The key insight from the MySQL incident is that configuration compliance and system health are different problems requiring different solutions. GitOps excels at the first; system-level monitoring addresses the second.

For teams evaluating infrastructure automation solutions, the choice isn't between GitOps and monitoring. It's about finding complementary approaches that cover the validation gaps in declarative infrastructure.

ARM64 deployments particularly benefit from system-level validation, as resource behaviour differs significantly from x86 environments where most configuration assumptions are developed.

Production environments need both configuration consistency and runtime validation. The question is whether you solve this with additional cluster overhead or lightweight system monitoring that provides immediate feedback about configuration effectiveness.

The most cost-effective approach combines GitOps for configuration management with zero-dependency monitoring for runtime validation. This strategy provides complete coverage without the resource overhead that makes monitoring more expensive than the systems being monitored.

FAQ

Can GitOps tools like ArgoCD detect when resource limits are insufficient?

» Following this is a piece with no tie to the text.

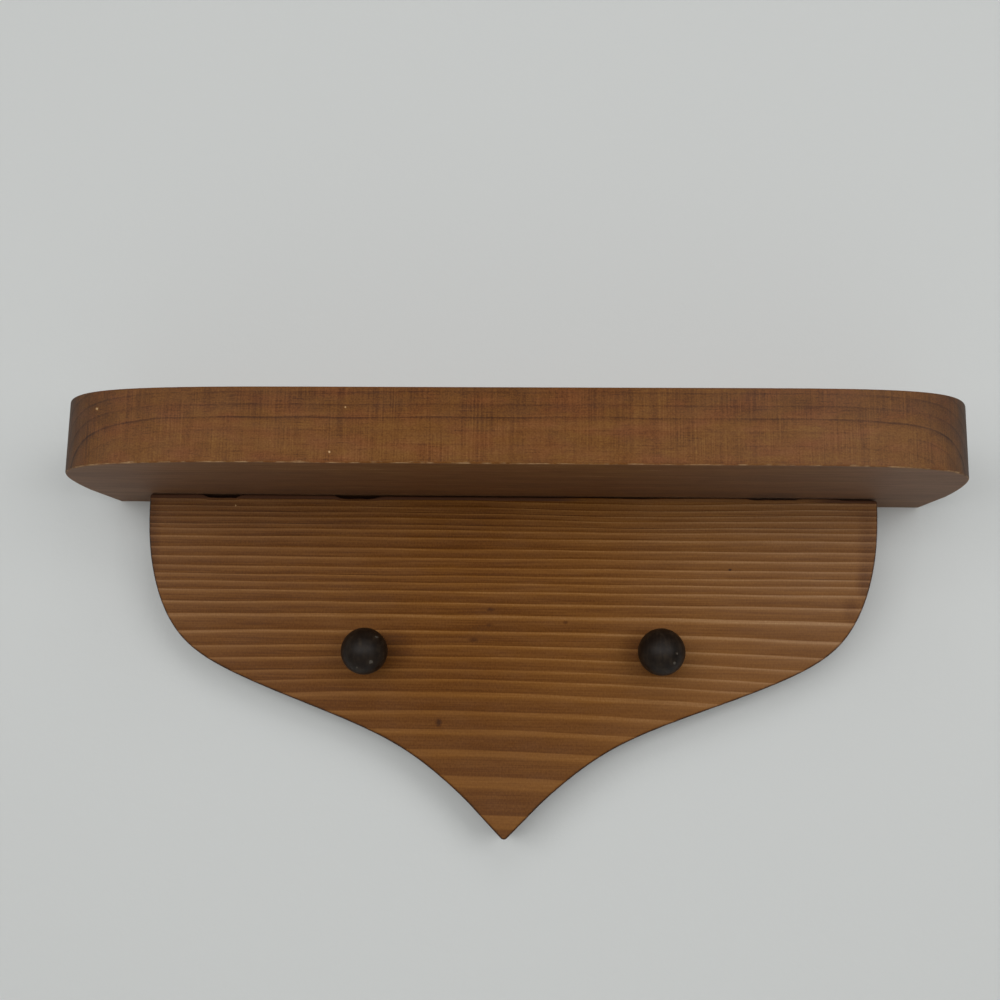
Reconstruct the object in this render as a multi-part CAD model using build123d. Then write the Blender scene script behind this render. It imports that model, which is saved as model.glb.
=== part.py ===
from build123d import *
from math import cos, radians, sin
import os

# A small wall shelf in the Shaker manner: a thick shelf board stands on a cut-out back board that
# carries two ball pegs, and two keyhole hangers let into the back hang it on wall screws.
# Millimetres. +X is right as seen from the front, -Y points out of the wall and +Z is up.
# The origin is on the wall face, midway between the points where the two wall screws carry it.

# Shelf board
shelf_length = 313.4
shelf_depth = 79.2
shelf_thickness = 25.4
shelf_shift = 1.3              # the shelf sits this far to the right of the back board's middle
shelf_end_taper = 2.3          # each end narrows by this much from the front to the wall
left_corner_run = 89.5         # length of the rounded front corner, along the shelf
right_corner_run = 72.6
left_corner_depth = 54.1       # and back towards the wall
right_corner_depth = 55.2
corner_fullness = 0.88         # 1 would be a square corner
shelf_arris = 0.8              # round on the sawn edges

# Back board
board_thickness = 19.0
board_half_width = 134.8
board_height = 123.1
board_arris = 1.2
tip_radius = 1.6
tip_slope = 45.0               # degrees from level, where the sides run into the point
# the ogee of one side: three points as (in from the side, drop below the board's top edge)
shoulder = (1.6, 22.9)
shoulder_turn = (15.1, 53.3)
waist_start = (35.0, 66.0)
# and three as (out from the middle, drop below the board's top edge)
waist = (51.3, 85.0)
waist_end = (32.0, 95.2)
point_start = (13.5, 110.1)

# Ball pegs
left_peg_offset = -49.9        # from the board's middle
right_peg_offset = 54.9
left_peg_drop = 58.1           # below the board's top edge
right_peg_drop = 57.0
ball_diameter = 16.6
ball_standoff = 11.3           # from the board's face to the middle of the ball
neck_diameter = 7.6
neck_cove = 1.0                # small hollow round where the neck meets the ball
tenon_diameter = 6.4
tenon_length = 12.0
tenon_chamfer = 0.6
glue_gap = 0.05                # all round a glued tenon or plug
glue_pocket = 1.0              # left at the bottom of a tenon's hole

# Screws that hold the shelf to the top edge of the back board, under wooden plugs
shelf_screw_spacing = 80.0
shelf_screw_count = 3
shelf_screw_length = 44.4
shelf_screw_diameter = 4.2
shelf_screw_head_diameter = 8.2
plug_diameter = 9.5
plug_length = 5.5
plug_head_gap = 0.3            # between a plug and the screw's head
screw_hole_gap = 0.05          # all round a screw's shank
screw_hole_spare = 1.0         # a pilot hole is this much deeper than its screw

# Keyhole hangers let into the back
hanger_inset = 29.8            # from the back board's side to the middle of the plate
hanger_drop = 22.0             # from the board's top edge to the middle of the slot's upper end
plate_width = 16.0
plate_length = 45.0
plate_thickness = 1.6
plate_gap = 0.1                # all round the plate in its recess
plate_corner = 4.0
plate_rise = 17.5              # from the slot's upper end to the plate's top
slot_width = 5.0
slot_run = 10.0                # from the slot's upper end down to the entry hole
entry_diameter = 9.5
pocket_width = 11.0            # room for the wall screw's head behind the plate
pocket_depth = 7.0
hanger_screw_inset = 5.0       # from each end of the plate
hanger_screw_length = 12.7
hanger_screw_diameter = 2.8
hanger_screw_head_diameter = 5.6

# Every screw here has a 90 degree countersunk head with one straight slot
driver_slot_width_share = 0.14
driver_slot_depth_share = 0.16
screw_tip_share = 1.2          # length of the pointed tip in shank diameters

board_top = hanger_drop
shelf_top = board_top + shelf_thickness
board_front = -board_thickness


def into_back(solid, x, z):
    """Lays a piece made pointing down so that it points out of the back face, towards the front."""
    return Pos(x, 0, z) * Rot(-90, 0, 0) * solid


def shelf_outline():
    """The shelf seen from above: straight at the wall, with full rounded corners at the front."""
    left_end = shelf_shift - shelf_length / 2
    right_end = shelf_shift + shelf_length / 2
    left_back = (left_end + shelf_end_taper, 0)
    right_back = (right_end - shelf_end_taper, 0)
    left_side = (left_end, -(shelf_depth - left_corner_depth))
    right_side = (right_end, -(shelf_depth - right_corner_depth))
    left_front = (left_end + left_corner_run, -shelf_depth)
    right_front = (right_end - right_corner_run, -shelf_depth)
    left_pull = ((left_end, left_side[1] - corner_fullness * left_corner_depth),
                 (left_front[0] - corner_fullness * left_corner_run, -shelf_depth))
    right_pull = ((right_front[0] + corner_fullness * right_corner_run, -shelf_depth),
                  (right_end, right_side[1] - corner_fullness * right_corner_depth))
    edges = [
        Line(left_back, left_side),
        Bezier(left_side, *left_pull, left_front),
        Line(left_front, right_front),
        Bezier(right_front, *right_pull, right_side),
        Line(right_side, right_back),
        Line(right_back, left_back),
    ]
    return make_face(edges)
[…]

No, GitOps tools validate that deployed resources match your declared configuration, but they cannot determine whether those resource allocations are adequate for your workload. They operate at the API layer, not the system performance layer.

How does /proc filesystem monitoring complement GitOps without creating redundant overhead?

/proc monitoring validates whether your GitOps configuration actually works in practice by tracking system-level resource consumption and process health. It provides real-time feedback about configuration effectiveness without requiring additional cluster resources or API calls.

What's the main advantage of lightweight monitoring over heavyweight GitOps validation?

Lightweight monitoring detects when declared configurations cause system-level problems (memory pressure, CPU throttling, I/O contention) that GitOps tools cannot see. It provides immediate feedback about configuration health without consuming cluster resources or requiring complex operator deployments.